My life is coming to a close as I know it — in the sense of transition — and I am about to begin a formal move toward establishment. What this means is that for the past seven years, I have worked and studied to become a full-time professor. The Lord has provided temporary work to me, and I have been able to complete my doctoral program as a result. Now, I am ready to be moved into a full-time faculty position. With this move, I will also be ready to move out of my current rental home and into  my own place. Furthermore, I will be able to begin making plans for my retirement and my future, in addition to beginning to work toward the ministry calling that I believe the Lord has for me. I am ready to be my own person, to be established, to be planted and well-watered. But, in order to do this, I must leave my temporary work behind. I must accept my calling and the mandate that is moving me to the position as faculty member and into full-time ministry. I must prepare myself for change. My future is to begin with a major life change, and that major life change will include a new job, a new home, and a new focus. I know this, I can sense that this is the unexpected event, the uncertainty that was hidden in the message of the frog game. There is information to be known, but I cannot see it. I must rest, wait for it, and in time, the Lord will make all things clear to me. Until that time, I finish my semester out, letting the events of the last 15 weeks go. I rest in His abilities to provide for me, and I trust that He will show me, reveal to me, and help me to see His marvelous plan of action.
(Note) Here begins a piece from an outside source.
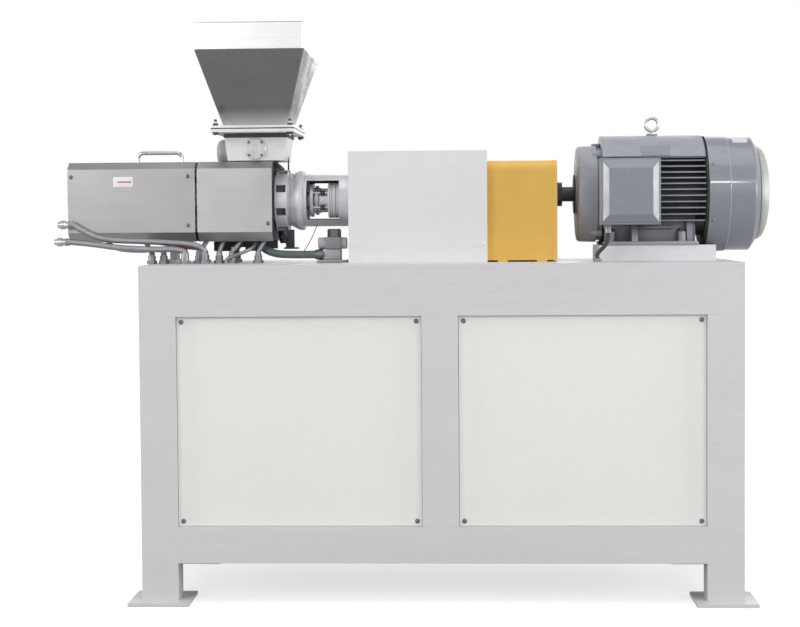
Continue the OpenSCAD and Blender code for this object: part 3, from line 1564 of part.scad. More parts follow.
// Cooling water: a solenoid valve on the table, and a small ball valve on a riser to the barrel
module water_valve() {
  z1 = table_h + valve_base_t;
  z2 = z1 + valve_port_h;
  z3 = z2 + valve_body_h;
  color(cast) {
    translate([valve_x, valve_y, 0]) {
      span([-valve_base_l / 2, -valve_w / 2, table_h], [valve_base_l / 2, valve_w / 2, z1]);
      span([-valve_l / 3, -valve_w / 3, z1], [valve_l / 3, valve_w / 3, z2]);
      span([-valve_l / 2 + hopper_bolt_d, -valve_w / 2, z2], [valve_l / 2, valve_w / 2, z3]);
      span([-coil_w / 2 + hopper_bolt_d, -coil_w / 2, z3], [coil_w / 2 + hopper_bolt_d, coil_w / 2,
        z3 + coil_h]);
      bar_x(-valve_l / 3 - hose_nut_l, -valve_l / 3, hose_d / 2, 0, z1 + valve_port_h / 2);
    }
    difference() {
      union() {
        bar_z(table_h, screw_z - barrel_w / 2, riser_r, riser_x, riser_y);
        bar_z(ball_valve_z - ball_valve_len / 2, ball_valve_z + ball_valve_len / 2, ball_valve_r, riser_x,
          riser_y);
      }
      bar_y(riser_y - ball_valve_r - cut, riser_y - riser_r / 2, stem_r + bearing_fit, riser_x,
        ball_valve_z);
    }
  }
}

// Red butterfly handle that turns the ball valve
module valve_lever() {
  y0 = riser_y - riser_r / 2 - seat;
  color("firebrick") {
    bar_y(y0 - stem_len, y0, stem_r, riser_x, ball_valve_z);
    translate([riser_x, y0 - stem_len + wing_t, ball_valve_z]) rotate([90, 0,
      0]) linear_extrude(wing_t) hull() {
      for (s = [-1, 1]) translate([s * (wing_l - wing_h) / 2, 0]) circle(d = wing_h);
    }
  }
}

// Route from a to b through points that are given as shares of the way
function way(a, b, shares) = concat([a], [for (s = shares) [for (i = [0 : 2])
  a[i] + s[i] * (b[i] - a[i])]], [b]);

// Station along the rear heat shield, and the place of a gland's top on the table
function along(share) = x_split1 + share * rear_shield_len;
function gland_foot(s) = [along(s[0]), s[1] * barrel_w, table_h + gland_h];

// Smooth curve through the route's points, with n steps between neighbours
function curve_point(a, b, c, d, t) =
  b + 0.5 * t * (c - a) + t * t * (a - 2.5 * b + 2 * c - 0.5 * d) + t * t * t * (1.5 * (b - c)
    + 0.5 * (d - a));
function smooth(p, n) = let(m = len(p)) concat([for (i = [0 : m - 2], k = [0 : n - 1])
  curve_point(p[max(i - 1, 0)], p[i], p[i + 1], p[min(i + 2, m - 1)], k / n)], [p[m - 1]]);

// Tube along a route: one ring of points at every step, closed at both ends
module cord(route, r, steps = 1, sides = 10) {
  path = smooth(route, steps);
  m = len(path);
  rings = [for (i = [0 : m - 1]) let(
    t = i == 0 ? route[1] - route[0] : i == m - 1 ? route[len(route) - 1] - route[len(route)
      - 2] : path[i + 1] - path[i - 1],
    d = t / norm(t),
    s0 = cross([0, 1, 0], d), s = s0 / norm(s0), q = cross(d, s))
    for (k = [0 : sides - 1]) path[i] + r * (cos(k * 360 / sides) * s + sin(k * 360 / sides) * q)];
  walls = [for (i = [0 : m - 2], k = [0 : sides - 1]) let(a = i * sides + k,
    b = i * sides + (k + 1) % sides)
    for (f = [[a, a + sides, b + sides], [a, b + sides, b]]) f];
  first = [for (k = [0 : sides - 1]) k];
  last = [for (k = [0 : sides - 1]) m * sides - 1 - k];
  polyhedron(rings, concat(walls, [first, last]));
}

// Heater conduits, from the barrel down to their glands in the table
module heater_conduits() {
  color(cast) for (r = conduit_routes) cord(r, conduit_r);
}

module die_conduits() {
  color(cast) for (r = die_routes) cord(r, die_route_r);
}

// Hose from the solenoid valve to the feed barrel
module water_hose() {
  color([0.30, 0.36, 0.36]) cord(hose_route, hose_d / 2, 2, 12);
}

// Glands where conduits enter the table
module cable_glands() {
  color(cast) {
    for (p = gland_places) translate([p[0], p[1], 0]) {
      bar_z(table_h - plate_t, table_h, gland_hole_d / 2 - fit);
      translate([0, 0, table_h]) hex(gland_hole_d * 1.2, gland_h * lift_share);
      bar_z(table_h + gland_h * lift_share, table_h + gland_h, gland_hole_d / 2);
    }
    translate([cable_x, cable_y, motor_z + tbox_up - tbox_h]) rotate([180, 0, 0]) {
      hex(gland_r * 2.4, gland_h * lift_share);
      bar_z(0, gland_h, gland_r);
    }
    translate([cable_foot_x, cable_y, table_h]) hex(gland_r * 2.4, gland_h * lift_share);
  }
}

// Motor cable from the terminal box down to the table
module motor_cable() {
  color(dark) cord(cable_route, cable_r, 1, 8);
}

// Die cable connectors on their bracket under the barrel's end
module die_connectors() {
  color(steel) {
    for (r = die_routes) {
      translate([r[0][0], r[0][1], r[0][2]]) rotate([0, -90, 0]) rotate_extrude() polygon([
        [0, 0], [plug_r * 0.8, 0], [plug_r * 0.8, plug_len * 0.3], [plug_r, plug_len * 0.35], [plug_r,
          plug_len * 0.75],
        [plug_r * 0.7, plug_len * 0.8], [plug_r * 0.7, plug_len], [0, plug_len]]);
    }
  }
}

table_top();
top_rails();
bottom_rails();
posts();
foot_plates();
front_panels();
side_panels();
panel_screws();
motor_bed();
motor_frame();
motor_end_shields();
motor_bearings();
stator();
fan_cowl();
fan_grille();
terminal_box();
terminal_lid();
eye_bolt();
motor_cable();
coupling_guard();
gearbox_cover();
gearbox_housing();
gearbox_lid();
gearbox_bearings();
lantern();
adapter_ring();
machine_bolts();
packing_gland();
feed_barrel();
main_barrel();
barrel_heaters();
barrel_support();
rear_shield();
feed_throat();
throat_cover();
agitator_drive();
hopper_gasket();
hopper();
hopper_bolts();
water_valve();
water_hose();
heater_conduits();
die_conduits();
cable_glands();
die_connectors();
motor_rotor();
cooling_fan();
motor_hub();
coupling_spider();
gearbox_hub();
input_shaft();
layshaft();
output_shaft_a();
screw_a();
output_shaft_b();
screw_b();
agitator();
front_shield();
shield_handle();
valve_lever();
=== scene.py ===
"""Looks of a bench twin screw extruder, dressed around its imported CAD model.

Every length is in metres, in the frame of the CAD model: X from the die end to the motor, Y from the
operator's side to the back, Z up, with the floor at zero. Among the sizes of a class, a plate is given by
its lowest and its highest corner, the radius of its corners and the radius of its edges. A screw head is
given by its width, its height and its kind, and a turned piece by its profile, as stations and radii.
"""

import logging
import math
from dataclasses import dataclass, field
from enum import Enum

import bpy
import numpy as np
from mathutils import Matrix, Vector


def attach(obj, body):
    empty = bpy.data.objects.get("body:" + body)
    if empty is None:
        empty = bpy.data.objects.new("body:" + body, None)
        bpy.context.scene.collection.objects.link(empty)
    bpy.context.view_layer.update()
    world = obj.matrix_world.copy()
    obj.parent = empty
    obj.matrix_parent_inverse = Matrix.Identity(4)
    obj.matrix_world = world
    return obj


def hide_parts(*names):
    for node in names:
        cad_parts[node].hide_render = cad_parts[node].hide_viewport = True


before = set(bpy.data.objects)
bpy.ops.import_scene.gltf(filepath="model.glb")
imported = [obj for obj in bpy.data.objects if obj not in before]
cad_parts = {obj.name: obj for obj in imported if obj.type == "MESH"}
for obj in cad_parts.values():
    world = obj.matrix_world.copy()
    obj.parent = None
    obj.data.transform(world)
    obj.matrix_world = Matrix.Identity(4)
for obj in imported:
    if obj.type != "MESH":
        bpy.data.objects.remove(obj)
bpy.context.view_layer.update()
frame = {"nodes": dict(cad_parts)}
LOG = logging.getLogger("extruder")

Array = np.ndarray
Pair = tuple[float, float]
Point = tuple[float, float, float]
Colour = tuple[float, float, float]
# Each point of a profile is a station and a radius or height, or two coordinates.
Profile = tuple[Pair, ...]
Socket = bpy.types.NodeSocket

AXIS_X = (1.0, 0.0, 0.0)
AXIS_Y = (0.0, 1.0, 0.0)
AXIS_Z = (0.0, 0.0, 1.0)
SIDES = (-1, 1)

# Height of the barrel's and of the motor's axis, and where the feed stands along the barrel.
BARREL_Z = 0.997362
MOTOR_Z = 1.008
FEED_X = -0.399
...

In conclusion, frogs aside, I believe that my life is about to get a massive shake-up, and in this way, I will be forced to take a lead role in my family. I will begin to make decisions that impact all our lives, and I will become the head of household as the Lord has said to me for the past four years. I will become the head of my own household, and in this role, I will work, serve, and minister as the Lord leads, guides, and provides for me. He is good. He is so very good to me.